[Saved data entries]

________________

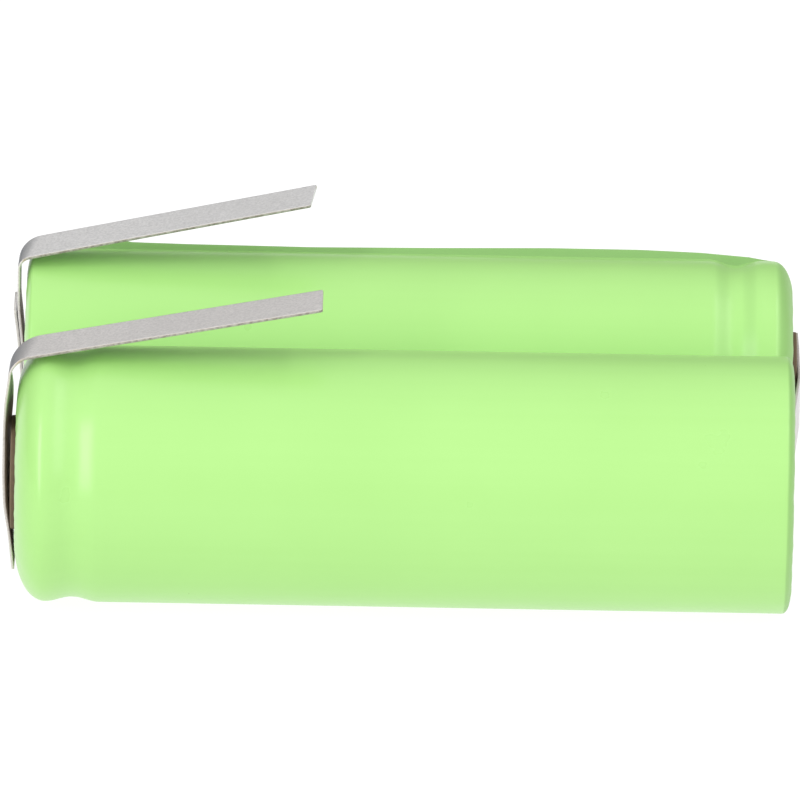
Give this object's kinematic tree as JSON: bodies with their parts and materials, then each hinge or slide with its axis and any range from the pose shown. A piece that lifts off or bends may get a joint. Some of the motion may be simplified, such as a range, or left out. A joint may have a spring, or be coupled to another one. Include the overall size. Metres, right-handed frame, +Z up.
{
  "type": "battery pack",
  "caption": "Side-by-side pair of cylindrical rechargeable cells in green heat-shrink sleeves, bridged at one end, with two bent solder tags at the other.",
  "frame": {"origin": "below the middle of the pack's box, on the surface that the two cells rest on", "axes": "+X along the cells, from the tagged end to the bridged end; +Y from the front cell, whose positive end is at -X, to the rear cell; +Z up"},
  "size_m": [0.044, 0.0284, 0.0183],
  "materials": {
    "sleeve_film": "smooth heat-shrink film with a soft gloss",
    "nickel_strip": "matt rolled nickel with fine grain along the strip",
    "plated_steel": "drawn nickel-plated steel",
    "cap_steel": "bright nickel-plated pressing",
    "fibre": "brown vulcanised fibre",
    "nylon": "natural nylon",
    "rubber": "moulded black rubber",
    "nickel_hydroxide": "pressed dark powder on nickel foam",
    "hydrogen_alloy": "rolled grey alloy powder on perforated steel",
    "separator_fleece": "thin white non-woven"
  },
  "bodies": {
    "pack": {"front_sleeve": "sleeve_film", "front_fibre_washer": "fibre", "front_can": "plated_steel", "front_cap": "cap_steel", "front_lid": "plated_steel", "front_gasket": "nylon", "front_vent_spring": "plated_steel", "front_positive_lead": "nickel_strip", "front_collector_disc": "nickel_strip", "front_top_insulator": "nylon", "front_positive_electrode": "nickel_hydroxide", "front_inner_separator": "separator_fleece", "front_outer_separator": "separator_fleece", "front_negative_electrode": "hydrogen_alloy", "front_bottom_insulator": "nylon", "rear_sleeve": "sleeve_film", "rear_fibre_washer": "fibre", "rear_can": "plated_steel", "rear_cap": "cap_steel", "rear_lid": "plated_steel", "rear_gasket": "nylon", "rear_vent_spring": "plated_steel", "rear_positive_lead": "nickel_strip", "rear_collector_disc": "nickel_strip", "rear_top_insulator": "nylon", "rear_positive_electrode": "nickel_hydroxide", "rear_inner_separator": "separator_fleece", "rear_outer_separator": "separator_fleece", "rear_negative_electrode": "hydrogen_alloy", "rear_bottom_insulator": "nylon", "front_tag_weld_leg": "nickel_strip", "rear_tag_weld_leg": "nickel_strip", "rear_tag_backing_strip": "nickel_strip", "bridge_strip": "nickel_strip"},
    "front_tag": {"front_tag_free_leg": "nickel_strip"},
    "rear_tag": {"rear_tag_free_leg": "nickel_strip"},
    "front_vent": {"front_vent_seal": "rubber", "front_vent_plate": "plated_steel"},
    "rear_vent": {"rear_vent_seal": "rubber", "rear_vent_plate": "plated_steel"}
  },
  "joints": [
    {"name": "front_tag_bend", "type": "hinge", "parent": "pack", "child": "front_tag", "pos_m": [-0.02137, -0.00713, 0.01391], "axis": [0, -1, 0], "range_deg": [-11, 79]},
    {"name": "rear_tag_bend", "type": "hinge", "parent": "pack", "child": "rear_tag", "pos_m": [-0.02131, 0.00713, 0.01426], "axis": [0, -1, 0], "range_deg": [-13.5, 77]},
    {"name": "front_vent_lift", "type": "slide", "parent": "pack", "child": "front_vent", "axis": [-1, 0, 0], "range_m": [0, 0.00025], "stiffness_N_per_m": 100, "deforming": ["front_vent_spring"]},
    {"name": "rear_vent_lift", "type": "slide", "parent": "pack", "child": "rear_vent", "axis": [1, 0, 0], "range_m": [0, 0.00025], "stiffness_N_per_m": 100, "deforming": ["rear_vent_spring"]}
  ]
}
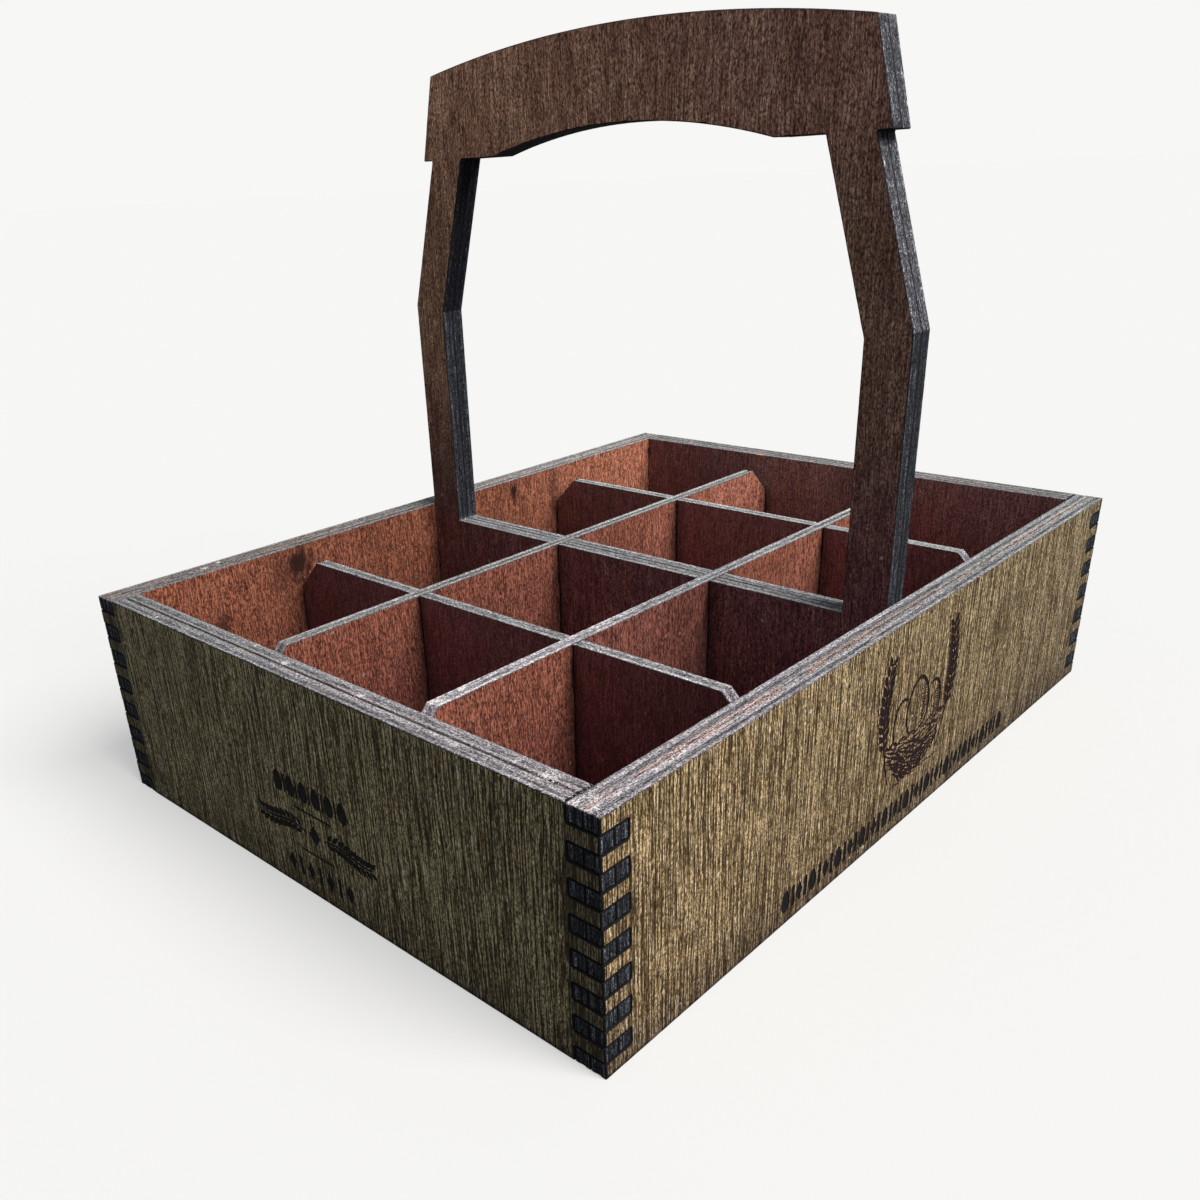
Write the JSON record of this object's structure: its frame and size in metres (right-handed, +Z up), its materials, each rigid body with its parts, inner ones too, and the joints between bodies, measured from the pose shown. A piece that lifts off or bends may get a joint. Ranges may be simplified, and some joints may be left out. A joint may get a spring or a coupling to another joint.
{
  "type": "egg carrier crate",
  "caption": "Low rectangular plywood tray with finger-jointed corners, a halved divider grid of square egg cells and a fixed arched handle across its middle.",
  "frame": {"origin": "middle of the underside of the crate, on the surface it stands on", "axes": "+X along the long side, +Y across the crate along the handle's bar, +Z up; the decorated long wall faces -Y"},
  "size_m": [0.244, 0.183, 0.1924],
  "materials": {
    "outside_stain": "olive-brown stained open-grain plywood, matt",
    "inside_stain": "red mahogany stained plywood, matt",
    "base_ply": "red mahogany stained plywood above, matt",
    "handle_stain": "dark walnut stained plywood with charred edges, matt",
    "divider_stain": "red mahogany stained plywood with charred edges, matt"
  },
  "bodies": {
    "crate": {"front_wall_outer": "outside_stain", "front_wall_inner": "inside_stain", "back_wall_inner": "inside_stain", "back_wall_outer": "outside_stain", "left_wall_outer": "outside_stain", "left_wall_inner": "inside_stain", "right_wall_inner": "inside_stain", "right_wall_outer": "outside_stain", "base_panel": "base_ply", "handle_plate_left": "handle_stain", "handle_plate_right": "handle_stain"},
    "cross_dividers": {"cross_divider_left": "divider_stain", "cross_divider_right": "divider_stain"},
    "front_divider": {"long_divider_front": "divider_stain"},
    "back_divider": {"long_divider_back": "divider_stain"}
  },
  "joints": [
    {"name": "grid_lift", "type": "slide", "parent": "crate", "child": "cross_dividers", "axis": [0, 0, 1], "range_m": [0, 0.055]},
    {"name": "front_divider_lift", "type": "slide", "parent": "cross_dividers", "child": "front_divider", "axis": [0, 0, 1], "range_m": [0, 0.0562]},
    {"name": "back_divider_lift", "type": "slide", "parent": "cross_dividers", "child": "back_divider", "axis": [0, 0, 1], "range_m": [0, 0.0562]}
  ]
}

________________

**DIRECTIONS**
Copy down the whole of the data above, matching it exactly.

**SOLUTION**
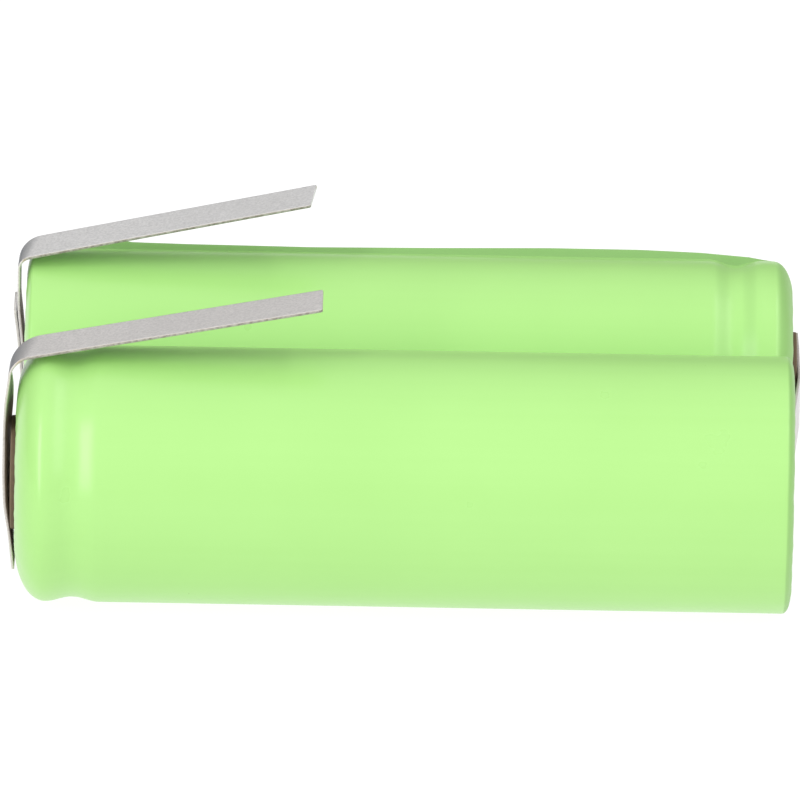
Give this object's kinematic tree as JSON: bodies with their parts and materials, then each hinge or slide with its axis and any range from the pose shown. A piece that lifts off or bends may get a joint. Some of the motion may be simplified, such as a range, or left out. A joint may have a spring, or be coupled to another one. Include the overall size. Metres, right-handed frame, +Z up.
{
  "type": "battery pack",
  "caption": "Side-by-side pair of cylindrical rechargeable cells in green heat-shrink sleeves, bridged at one end, with two bent solder tags at the other.",
  "frame": {"origin": "below the middle of the pack's box, on the surface that the two cells rest on", "axes": "+X along the cells, from the tagged end to the bridged end; +Y from the front cell, whose positive end is at -X, to the rear cell; +Z up"},
  "size_m": [0.044, 0.0284, 0.0183],
  "materials": {
    "sleeve_film": "smooth heat-shrink film with a soft gloss",
    "nickel_strip": "matt rolled nickel with fine grain along the strip",
    "plated_steel": "drawn nickel-plated steel",
    "cap_steel": "bright nickel-plated pressing",
    "fibre": "brown vulcanised fibre",
    "nylon": "natural nylon",
    "rubber": "moulded black rubber",
    "nickel_hydroxide": "pressed dark powder on nickel foam",
    "hydrogen_alloy": "rolled grey alloy powder on perforated steel",
    "separator_fleece": "thin white non-woven"
  },
  "bodies": {
    "pack": {"front_sleeve": "sleeve_film", "front_fibre_washer": "fibre", "front_can": "plated_steel", "front_cap": "cap_steel", "front_lid": "plated_steel", "front_gasket": "nylon", "front_vent_spring": "plated_steel", "front_positive_lead": "nickel_strip", "front_collector_disc": "nickel_strip", "front_top_insulator": "nylon", "front_positive_electrode": "nickel_hydroxide", "front_inner_separator": "separator_fleece", "front_outer_separator": "separator_fleece", "front_negative_electrode": "hydrogen_alloy", "front_bottom_insulator": "nylon", "rear_sleeve": "sleeve_film", "rear_fibre_washer": "fibre", "rear_can": "plated_steel", "rear_cap": "cap_steel", "rear_lid": "plated_steel", "rear_gasket": "nylon", "rear_vent_spring": "plated_steel", "rear_positive_lead": "nickel_strip", "rear_collector_disc": "nickel_strip", "rear_top_insulator": "nylon", "rear_positive_electrode": "nickel_hydroxide", "rear_inner_separator": "separator_fleece", "rear_outer_separator": "separator_fleece", "rear_negative_electrode": "hydrogen_alloy", "rear_bottom_insulator": "nylon", "front_tag_weld_leg": "nickel_strip", "rear_tag_weld_leg": "nickel_strip", "rear_tag_backing_strip": "nickel_strip", "bridge_strip": "nickel_strip"},
    "front_tag": {"front_tag_free_leg": "nickel_strip"},
    "rear_tag": {"rear_tag_free_leg": "nickel_strip"},
    "front_vent": {"front_vent_seal": "rubber", "front_vent_plate": "plated_steel"},
    "rear_vent": {"rear_vent_seal": "rubber", "rear_vent_plate": "plated_steel"}
  },
  "joints": [
    {"name": "front_tag_bend", "type": "hinge", "parent": "pack", "child": "front_tag", "pos_m": [-0.02137, -0.00713, 0.01391], "axis": [0, -1, 0], "range_deg": [-11, 79]},
    {"name": "rear_tag_bend", "type": "hinge", "parent": "pack", "child": "rear_tag", "pos_m": [-0.02131, 0.00713, 0.01426], "axis": [0, -1, 0], "range_deg": [-13.5, 77]},
    {"name": "front_vent_lift", "type": "slide", "parent": "pack", "child": "front_vent", "axis": [-1, 0, 0], "range_m": [0, 0.00025], "stiffness_N_per_m": 100, "deforming": ["front_vent_spring"]},
    {"name": "rear_vent_lift", "type": "slide", "parent": "pack", "child": "rear_vent", "axis": [1, 0, 0], "range_m": [0, 0.00025], "stiffness_N_per_m": 100, "deforming": ["rear_vent_spring"]}
  ]
}
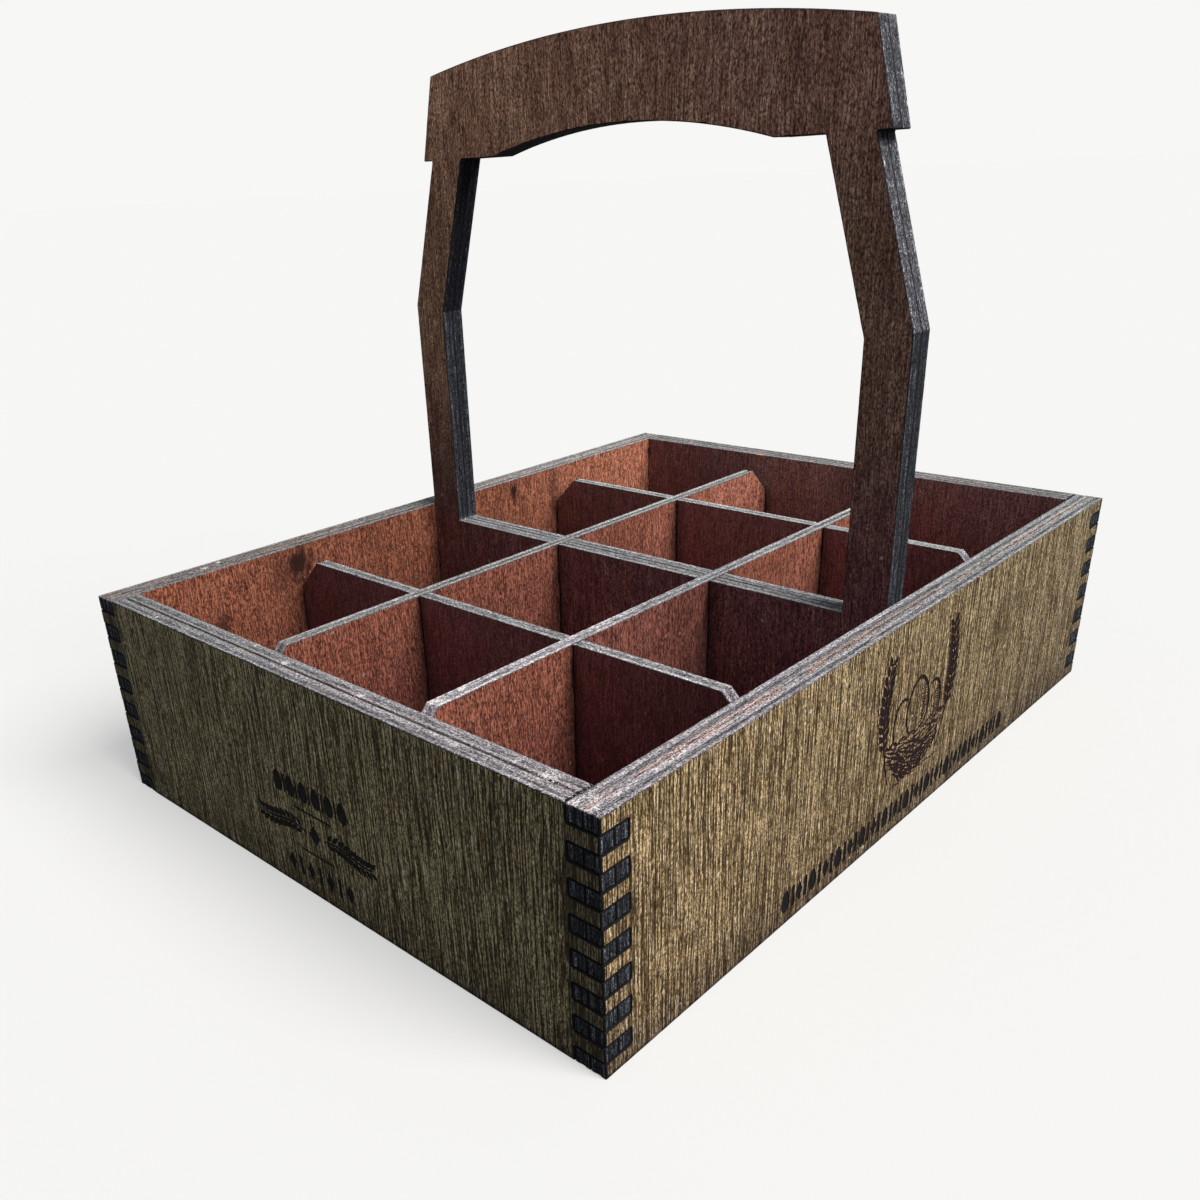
Write the JSON record of this object's structure: its frame and size in metres (right-handed, +Z up), its materials, each rigid body with its parts, inner ones too, and the joints between bodies, measured from the pose shown. A piece that lifts off or bends may get a joint. Ranges may be simplified, and some joints may be left out. A joint may get a spring or a coupling to another joint.
{
  "type": "egg carrier crate",
  "caption": "Low rectangular plywood tray with finger-jointed corners, a halved divider grid of square egg cells and a fixed arched handle across its middle.",
  "frame": {"origin": "middle of the underside of the crate, on the surface it stands on", "axes": "+X along the long side, +Y across the crate along the handle's bar, +Z up; the decorated long wall faces -Y"},
  "size_m": [0.244, 0.183, 0.1924],
  "materials": {
    "outside_stain": "olive-brown stained open-grain plywood, matt",
    "inside_stain": "red mahogany stained plywood, matt",
    "base_ply": "red mahogany stained plywood above, matt",
    "handle_stain": "dark walnut stained plywood with charred edges, matt",
    "divider_stain": "red mahogany stained plywood with charred edges, matt"
  },
  "bodies": {
    "crate": {"front_wall_outer": "outside_stain", "front_wall_inner": "inside_stain", "back_wall_inner": "inside_stain", "back_wall_outer": "outside_stain", "left_wall_outer": "outside_stain", "left_wall_inner": "inside_stain", "right_wall_inner": "inside_stain", "right_wall_outer": "outside_stain", "base_panel": "base_ply", "handle_plate_left": "handle_stain", "handle_plate_right": "handle_stain"},
    "cross_dividers": {"cross_divider_left": "divider_stain", "cross_divider_right": "divider_stain"},
    "front_divider": {"long_divider_front": "divider_stain"},
    "back_divider": {"long_divider_back": "divider_stain"}
  },
  "joints": [
    {"name": "grid_lift", "type": "slide", "parent": "crate", "child": "cross_dividers", "axis": [0, 0, 1], "range_m": [0, 0.055]},
    {"name": "front_divider_lift", "type": "slide", "parent": "cross_dividers", "child": "front_divider", "axis": [0, 0, 1], "range_m": [0, 0.0562]},
    {"name": "back_divider_lift", "type": "slide", "parent": "cross_dividers", "child": "back_divider", "axis": [0, 0, 1], "range_m": [0, 0.0562]}
  ]
}